On October 12, 1989, the District Court entered judgment for the Rairdons, finding that the Dwyers had failed to exercise the alleged option agreement on the house, that the Rairdons purchased it without notice of the Dwyers’ claim of title, and that no such claim was valid as against the Rairdons.
We reject the Dwyers’ contention that the Superior Court erred by applying to them section 6008’s requirement that rent be paid by a defendant in order to stay a writ of possession pending appeal. In Harrington v. Harrington, 269 A.2d 310 (Me. 1970), this court invalidated on equal protection grounds, as to a particular indigent defendant, the requirement of a now-repealed statute that conditioned a tenant’s right to appeal an adverse forcible entry and detainer judgment upon the tenant’s recognizing to the landlord for “all intervening costs and such reasonable rent of the premises, as the judge shall adjudge, if the judgment is not reversed.” Id. at 313. Unlike the Dwyers, the tenant in Harrington submitted an affidavit to the District Court attesting to the fact that her poverty prevented her from complying with the recognition requirement. We ruled that because the averments in the tenant’s affidavit were unchallenged, the District Court should have taken the tenant’s indigence as having been established. Id.
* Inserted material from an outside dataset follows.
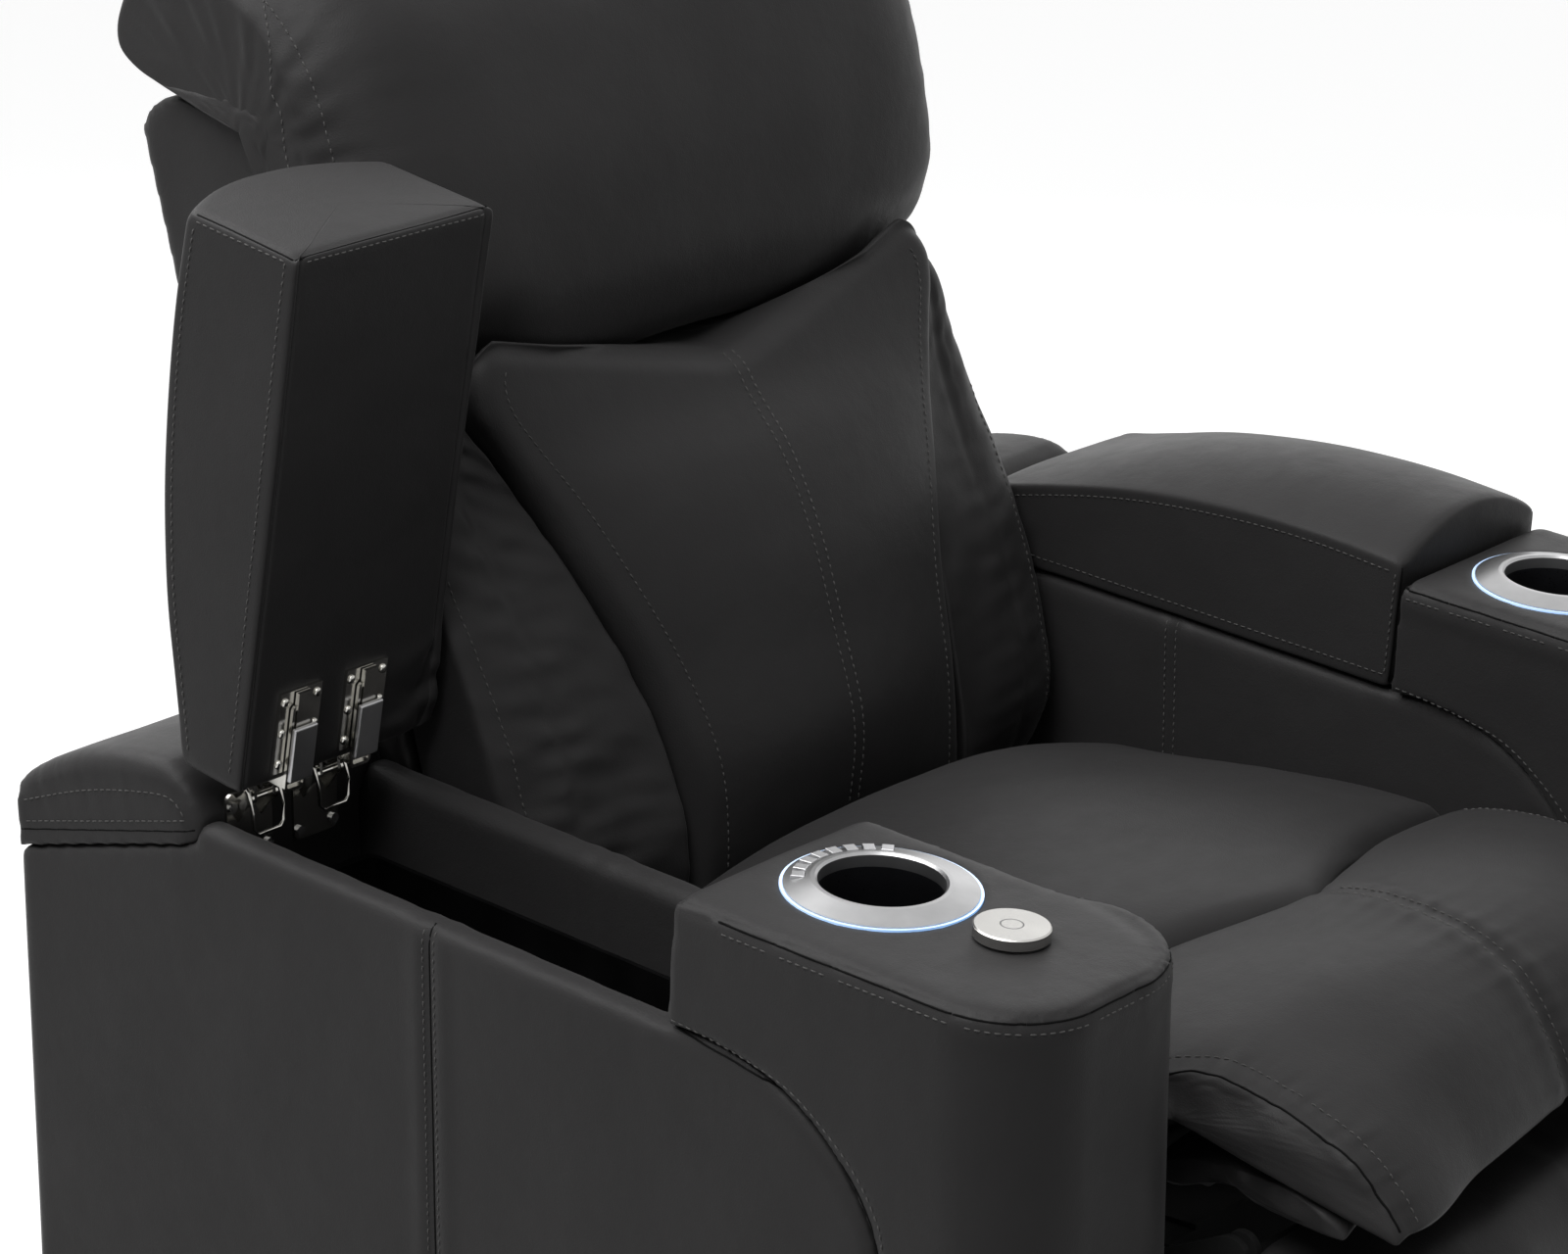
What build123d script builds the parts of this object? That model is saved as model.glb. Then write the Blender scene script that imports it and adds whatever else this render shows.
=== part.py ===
from build123d import *
import os
from math import atan2, cos, degrees, hypot, radians, sin, tan

# A reclining cinema armchair, seen with its right storage lid open.
# Millimetres. +Z is up, the sitter looks along -Y, +X is the sitter's left.
# The origin is on the floor, under the middle of the chair's outer box.

os.makedirs("parts", exist_ok=True)

# ---------------------------------------------------------------- driving dimensions
ARM_OUT = 443.0            # outer side of an arm, from the middle of the chair
ARM_IN = 280.0             # inner side of an arm
CONSOLE_IN = 275.0         # inner side of the cup console, a little proud of the arm
OUTER_SKIN = 24.0          # padded outer panel
INNER_SKIN = 23.0          # padded inner panel
ARM_BOTTOM = 25.0          # arms stand on glides of this height
ARM_FRONT = -362.0
ARM_REAR = 394.0
WALL_SLOPE = 5.0           # arm tops fall towards the front, in degrees
WALL_Y, WALL_Z = -124.0, 546.0       # one point of the wall's top line
WALL_ROUNDING = 0.45       # edge radius of a wall's top, as a share of its thickness
CONSOLE_BACK = -124.0      # back face of the cup console, at its top
CONSOLE_TOP = 623.0        # its height there
CONSOLE_SLOPE = 4.53
BLOCK_FACE = 241.0         # front face of the rear block
CUP_X, CUP_Y = 351.0, -195.0
CAP_Y = -283.0

LID_PIVOT = (226.5, 597.3)           # the point that the linked hinge turns about
LID_SWING = 84.6
LID_START, LID_END = 9.0, 343.7     # along the lid, from the pivot point
LID_FLOOR = -19.9                    # the lid's underside, below the pivot point
LINK_LENGTH = 20.0                   # between a lid hinge's two pins
LID_NOTCH = 8.0            # depth of the notches in the lid's end, for the hinges
HINGE_X = (345.0, 400.0)             # two hinges on each lid

BACK_HALF = 277.0
BACK_LEAN = 14.3
BACK_REAR_Y, BACK_REAR_Z = 409.0, 821.0
BACK_DEPTH = 117.0
SHELL = 18.0
RECLINE_PIVOT = (232.0, 405.0)
RECLINE_ANGLE = 45.0
RECLINE_LEVER = 110.0

HEAD_PIVOT = (262.0, 822.0)
HEAD_ANGLE = 22.0
HEAD_LEVER = 60.0
HEAD_HALF = 288.0
HEAD_EAR = (112.0, 120.0)  # the back frame's two ears for the headrest's pivot

SEAT_HALF = 270.0
SEAT_BOTTOM = 392.0
SEAT_REAR = 96.0
CREASE_LINE = ((0.0, -247.0), (120.0, -206.0), (270.0, -168.0))     # crease in front of the seat
ROLL_BOTTOM = 437.0

FOOT_PIVOT = (-301.0, 168.3)         # main links' pivot on the side plates
FOOT_MAIN = (194.64, 77.59)          # main link: length, stored direction in degrees
FOOT_SWING = 52.43
FOOT_CARRIER = (100.17, 154.45)      # carrier link: to the board pivot, direction
FOOT_TAIL = (57.52, -5.17)           # carrier link: to the guide link's pin, direction
GUIDE_PIVOT = (-242.12, 161.71)
FOOT_LEVER = 70.0
BOARD_FACE = -354.0
PAD_TOP, PAD_BOTTOM = 408.0, 122.0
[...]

Here the Dwyers failed in the Superior Court to assert, as the tenant did in Harrington, a right to proceed on appeal without paying current rent. Even though they filed affidavits in the Superior Court on the amount of the appropriate rent to be set, the Dwyers included therein no claim of financial inability to pay rent. Nor did they challenge the amount of the prescribed rent during the grace period that the court gave them. Although the Dwyers later filed further affidavits seeking waiver of the filing fee on their appeal here, those affidavits, coming as they did after the Superior Court dismissal order, did not alert the court at the time of the dismissal of any claim of the Dwyers’ inability to pay the rent. See Wellstone Partners v. J & M Constr. Co., 581 A.2d 789, 791-92 (Me.1990). Because they neglected to advise the court of facts that might have made section 6008’s escrow requirement inapplicable to them, the Dwyers have not preserved for appellate review the question whether section 6008 may constitutionally be applied to them. See Savings & Loan Ass’n of Bangor v. Tear, 435 A.2d 1083, 1086 (Me.1981) (“[a] principal reason for the rule that an issue may not be asserted for the first time on appeal is that raising the issue at trial is likely to stimulate the making of an evidentiary record and findings of fact necessary to resolve it”). On this record, by not paying rent into escrow and by not making any timely assertion of an inability to do so, the Dwyers have lost, whatever right they might have had under Harrington to proceed to a trial in the Superior Court. Cf. Randall v. Kehlor, 60 Me. 37, 45 (1872) (defendant who declines to make the required payment for a jury trial “must be held as waiving the right to a jury trial, when he refuses to do what is an essential and reasonable prerequisite to its enjoyment”).
Judgment affirmed.
All concurring.
. Section 6008, which governs an appeal from a forcible entry and detainer judgment entered in the District Court, provides in pertinent part:
When the defendant appeals, the Superior Court may stay the issuance of a writ of possession pending disposition of the appeal. The Superior Court shall condition the granting and continuation of the stay on the defendant's payment of the current rent for the premises into an escrow account to be administered by the clerk of the Superior Court and, in all appropriate cases, on the defendant’s agreement to refrain from any nuisance or damage.
. By a preliminary order the Superior Court later ruled that the Dwyers had preserved their right to a jury trial on their sole defense, their claim of title. But see 14 M.R.S.A. § 6006 (1980).
. The Superior Court correctly recognized that a forcible entry and detainer action is not a plenary action to quiet title, but rather raises the single issue whether the plaintiff is entitled to immediate possession of the disputed premises to the exclusion of the defendant. See Tozier v. Tozier, 437 A.2d 645, 647 (Me.1981). Thus, in the case at bar, once the unstayed writ of possession turned the premises over to the Rair-dons to the exclusion of the Dwyers, no further issue remained to be tried between the parties in this forcible entry and detainer action.